=== GIVEN MATERIAL ===
# # # # #
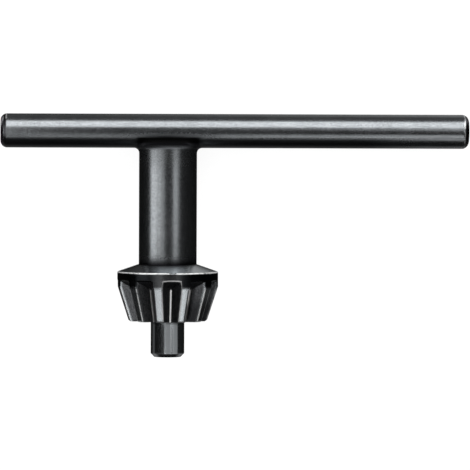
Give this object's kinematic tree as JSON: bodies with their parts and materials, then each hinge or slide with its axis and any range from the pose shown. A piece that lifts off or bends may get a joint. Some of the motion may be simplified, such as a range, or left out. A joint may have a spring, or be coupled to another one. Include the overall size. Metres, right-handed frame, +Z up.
{
  "type": "drill chuck key",
  "caption": "T-shaped drill chuck key: an off-centre crossbar handle, a round shank, a bevel-toothed head and a pilot pin, all one blackened steel piece.",
  "frame": {"origin": "on the surface that the key lies on, under the centre of its bounding box", "axes": "+X along the crossbar to its long end, +Y from the toothed head to the crossbar, +Z up. The key lies on its rim, the edge of its shank's top and its long end, so the shank slopes 9.8 degrees and the crossbar 1.7 degrees."},
  "size_m": [0.1102, 0.0568, 0.0238],
  "materials": {
    "blackened_steel": "black oxide over turned and tumbled steel, semi-gloss, with thin bright wear along the edges"
  },
  "bodies": {
    "root": {"chuck_key": "blackened_steel"}
  },
  "joints": []
}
# # # # #
=== WHAT THE EXERCISE ASKS ===
Please output the entire listing exactly as it stands.

=== ANSWER TO THIS PROBLEM ===
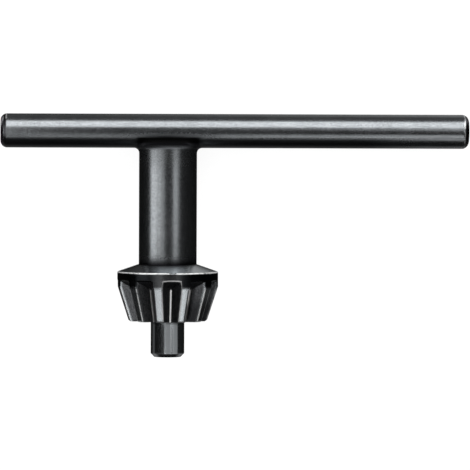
Give this object's kinematic tree as JSON: bodies with their parts and materials, then each hinge or slide with its axis and any range from the pose shown. A piece that lifts off or bends may get a joint. Some of the motion may be simplified, such as a range, or left out. A joint may have a spring, or be coupled to another one. Include the overall size. Metres, right-handed frame, +Z up.
{
  "type": "drill chuck key",
  "caption": "T-shaped drill chuck key: an off-centre crossbar handle, a round shank, a bevel-toothed head and a pilot pin, all one blackened steel piece.",
  "frame": {"origin": "on the surface that the key lies on, under the centre of its bounding box", "axes": "+X along the crossbar to its long end, +Y from the toothed head to the crossbar, +Z up. The key lies on its rim, the edge of its shank's top and its long end, so the shank slopes 9.8 degrees and the crossbar 1.7 degrees."},
  "size_m": [0.1102, 0.0568, 0.0238],
  "materials": {
    "blackened_steel": "black oxide over turned and tumbled steel, semi-gloss, with thin bright wear along the edges"
  },
  "bodies": {
    "root": {"chuck_key": "blackened_steel"}
  },
  "joints": []
}